Step 2: Consider $\triangle ABC$ and $\triangle ADC$. All three sides of one are equal to all three sides of the other, so by SSS,

Step 3: By CPCT, $\angle BAC = \angle DAC$.

Hence proved.

This problem also shows that $AC$ lies on the angle bisector of $\angle BAD$, which is a pretty geometric fact. One short proof, two insights.

The six errors that cost students the most marks in congruence problems.

1. Wrong vertex order in the congruence statement. Writing $\triangle ABC \cong \triangle PQR$ when actually $A$ corresponds to $R$, not $P$. The order in the statement tells the examiner who maps to whom.

2. Using SSA or AAA. These are not valid criteria. Two triangles sharing two sides and a non included angle may not be congruent.
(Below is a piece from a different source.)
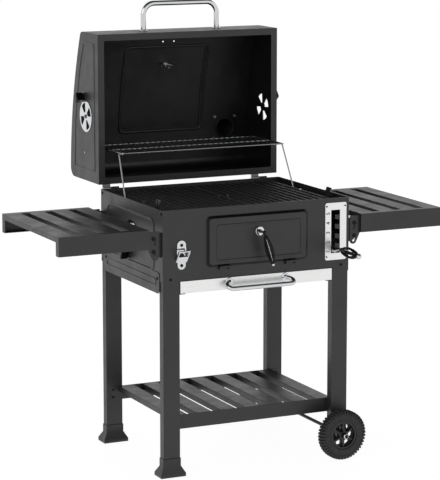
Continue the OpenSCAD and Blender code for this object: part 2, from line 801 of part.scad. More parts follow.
module lid_screws() color(black) {
    for (s = [-1, 1]) on_side(s) vent_rivet(lid_vent);
    for (x = [-34, 34], y = [-34, 34]) on_lid(chimney_x, chimney_at) translate([x, y, 2]) screw_head(4.5);
    for (x = [-lid_handle_x, lid_handle_x]) translate([x, lid_handle_y, lid_top - sheet - 5])
        cylinder(h = 5, r = 6.5, $fn = 6);
}

// ---- The nodes, moved so that the origin is under the middle of the plan ----

module place() translate([0, plan_shift, 0]) children();

place() leg_front_left();
place() leg_front_right();
place() leg_rear_left();
place() leg_rear_right();
place() foot_front_left();
place() foot_rear_left();
place() axle();
place() shelf_rail_front();
place() shelf_rail_rear();
place() bottom_shelf_slats();
place() skirt_left();
place() skirt_right();
place() firebox_front();
place() firebox_rear();
place() firebox_left();
place() firebox_right();
place() drawer_runners();
place() shelf_brackets();
place() shoulder_screws();
place() height_plate();
place() bottle_opener();
place() door_hinge_eyes();
place() lid_hinge_leaves();
place() cart_screws();
place() grate_left();
place() grate_right();
place() tyre_front();
place() tyre_rear();
place() hub_front();
place() hub_rear();
place() ash_tray();
place() drawer_front();
place() drawer_handle();
place() charcoal_pan();
place() pan_carrier();
place() lever_grip();
place() charcoal_door();
place() latch_rose();
place() latch_handle();
place() box_vent_left();
place() box_vent_right();
place() lid_wrap();
place() lid_side_left();
place() lid_side_right();
place() lid_rim();
place() lid_handle();
place() thermometer();
place() chimney();
place() lid_hinge_knuckles();
place() lid_screws();
place() chimney_cap();
place() lid_vent_left();
place() lid_vent_right();
place() warming_rack();
place() rack_leg_left();
place() rack_leg_right();
place() left_shelf_bars();
place() left_shelf_slats();
place() right_shelf_bars();
place() right_shelf_slats();
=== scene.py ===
"""Looks of the charcoal grill trolley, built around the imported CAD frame."""

import json
import math

import bmesh
import bpy
from mathutils import Matrix, Vector
from mathutils.bvhtree import BVHTree


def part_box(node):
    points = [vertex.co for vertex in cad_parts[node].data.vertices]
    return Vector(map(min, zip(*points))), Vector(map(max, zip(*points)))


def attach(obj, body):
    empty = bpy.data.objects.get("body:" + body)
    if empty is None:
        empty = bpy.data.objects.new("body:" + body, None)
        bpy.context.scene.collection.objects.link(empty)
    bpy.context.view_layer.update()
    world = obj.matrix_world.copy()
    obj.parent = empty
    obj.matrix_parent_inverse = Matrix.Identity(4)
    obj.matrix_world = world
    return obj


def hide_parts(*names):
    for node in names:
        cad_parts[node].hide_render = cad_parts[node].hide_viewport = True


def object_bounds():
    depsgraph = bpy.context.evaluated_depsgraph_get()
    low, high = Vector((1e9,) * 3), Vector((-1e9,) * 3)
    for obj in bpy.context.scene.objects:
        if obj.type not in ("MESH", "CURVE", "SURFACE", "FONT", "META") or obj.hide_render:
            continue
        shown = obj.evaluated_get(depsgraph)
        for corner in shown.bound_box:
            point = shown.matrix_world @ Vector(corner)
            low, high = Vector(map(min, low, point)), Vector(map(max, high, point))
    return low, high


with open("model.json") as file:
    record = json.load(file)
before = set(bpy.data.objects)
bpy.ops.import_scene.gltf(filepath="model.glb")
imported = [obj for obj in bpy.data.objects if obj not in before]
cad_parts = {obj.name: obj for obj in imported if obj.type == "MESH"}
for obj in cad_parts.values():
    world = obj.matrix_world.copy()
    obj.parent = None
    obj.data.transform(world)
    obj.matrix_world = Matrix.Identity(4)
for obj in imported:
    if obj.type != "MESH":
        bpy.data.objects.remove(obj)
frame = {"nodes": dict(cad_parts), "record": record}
cad_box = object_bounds()

MM = 0.001
RECORD = frame["record"]
BODY_OF = {n: body for body, nodes in RECORD["behaviour"]["bodies"].items() for n in nodes}
SLOT_OF = {part["node"]: part["material_slot"] for part in RECORD["subparts"]}


def span(node):
    """Lowest corner, highest corner and middle of a CAD node."""
    low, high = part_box(node)
    return low, high, (low + high) / 2


# ---- Camera, at the viewing angle of the reference: long lens, a little above the grill ----

MIDDLE_Y = span("firebox_left")[2].y
AIM = Vector((0, MIDDLE_Y, 0.7))
AZIMUTH, ELEVATION, DISTANCE = math.radians(-25.44), math.radians(9.27), 6.38647

camera = bpy.data.objects.new("camera", bpy.data.cameras.new("camera"))
bpy.context.scene.collection.objects.link(camera)
back = Vector((math.sin(AZIMUTH) * math.cos(ELEVATION), -math.cos(AZIMUTH) * math.cos(ELEVATION),
               math.sin(ELEVATION)))
camera.location = AIM + back * DISTANCE
camera.rotation_mode = "QUATERNION"
camera.rotation_quaternion = (-back).to_track_quat("-Z", "Y")
camera.data.lens = 166.2
camera.data.sensor_width = 36
camera.data.shift_x = -0.0073
camera.data.shift_y = -0.0595
camera.data.clip_end = 100
bpy.context.scene.camera = camera


# ---- Materials ----

def socket(shader, name, value):
    shader.inputs[name].default_value = value


class Paint:
    """A node material under construction: a Principled shader with object-space noises feeding it."""

    def __init__(self, name, color, rough, metal=0.0, specular=0.5):
        self.material = bpy.data.materials.new(name)
        self.material.use_nodes = True
        self.nodes = self.material.node_tree.nodes
        self.links = self.material.node_tree.links
        self.shader = self.nodes["Principled BSDF"]
        self.coordinates = self.nodes.new("ShaderNodeTexCoord").outputs["Object"]
        self.height = None
        socket(self.shader, "Base Color", (*color, 1))
        socket(self.shader, "Roughness", rough)
        socket(self.shader, "Metallic", metal)
        socket(self.shader, "Specular IOR Level", specular)
        self.color = color

    def stretched(self, scale):
        mapping = self.nodes.new("ShaderNodeMapping")
        mapping.inputs["Scale"].default_value = scale
        self.links.new(self.coordinates, mapping.inputs["Vector"])
        return mapping.outputs["Vector"]

    def noise(self, scale, detail=3.0, vector=None):
        texture = self.nodes.new("ShaderNodeTexNoise")
        socket(texture, "Scale", scale)
        socket(texture, "Detail", detail)
        self.links.new(vector or self.coordinates, texture.inputs["Vector"])
        return texture.outputs["Fac"]

    def ranged(self, value, low, high, start=0.3, end=0.7):
        node = self.nodes.new("ShaderNodeMapRange")
        for name, number in (("From Min", start), ("From Max", end), ("To Min", low), ("To Max", high)):
            socket(node, name, number)
        self.links.new(value, node.inputs["Value"])
        return node.outputs["Result"]

    def tint(self, value, other, start=0.3, end=0.7):
        """Base colour that drifts from the main colour to another one."""
        mix = self.nodes.new("ShaderNodeMix")
        mix.data_type = "RGBA"
        mix.inputs["A"].default_value = (*self.color, 1)
        mix.inputs["B"].default_value = (*other, 1)
        self.links.new(self.ranged(value, 0, 1, start, end), mix.inputs["Factor"])
        self.links.new(mix.outputs["Result"], self.shader.inputs["Base Color"])

    def rough(self, value, low, high):
        self.links.new(self.ranged(value, low, high), self.shader.inputs["Roughness"])

    def bump(self, value, depth):
        """Surface relief of the given depth in metres, added on top of what is there."""
        node = self.nodes.new("ShaderNodeBump")
        socket(node, "Strength", 1.0)
        socket(node, "Distance", depth)
        self.links.new(value, node.inputs["Height"])
        if self.height:
            self.links.new(self.height, node.inputs["Normal"])
        self.height = node.outputs["Normal"]
        self.links.new(self.height, self.shader.inputs["Normal"])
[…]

Three equal angles make triangles similar but not necessarily congruent.

3. Missing the 'included' check in SAS and ASA. The angle in SAS must be between the two sides. The side in ASA must be between the two angles. If not, the criterion does not apply.

4. Forgetting to mention the common side or angle. In a figure where two triangles share a side, you must explicitly write 'common side' as a reason.

5. Using CPCT before proving congruence. You cannot claim corresponding parts are equal until after you have proven the triangles are congruent. Order matters.

6. Skipping the conclusion line. Always end with 'hence proved' or 'therefore the triangles are congruent'. ICSE examiners want a clear final statement.

* Two triangles are congruent if they have the same shape and size. Symbol $\cong$.
* Four criteria: SSS, SAS, ASA and RHS. No SSA, no AAA.
* In SAS and ASA, the angle or side in the middle must be included between the other two.
* Use CPCT to claim the remaining corresponding parts are equal after proving congruence.
* Always write proofs in a clear given, criterion, conclusion format.
* RHS works only for right triangles and needs the hypotenuse plus one leg.
* The order of vertices in the congruence statement tells the examiner the correspondence. Write it carefully.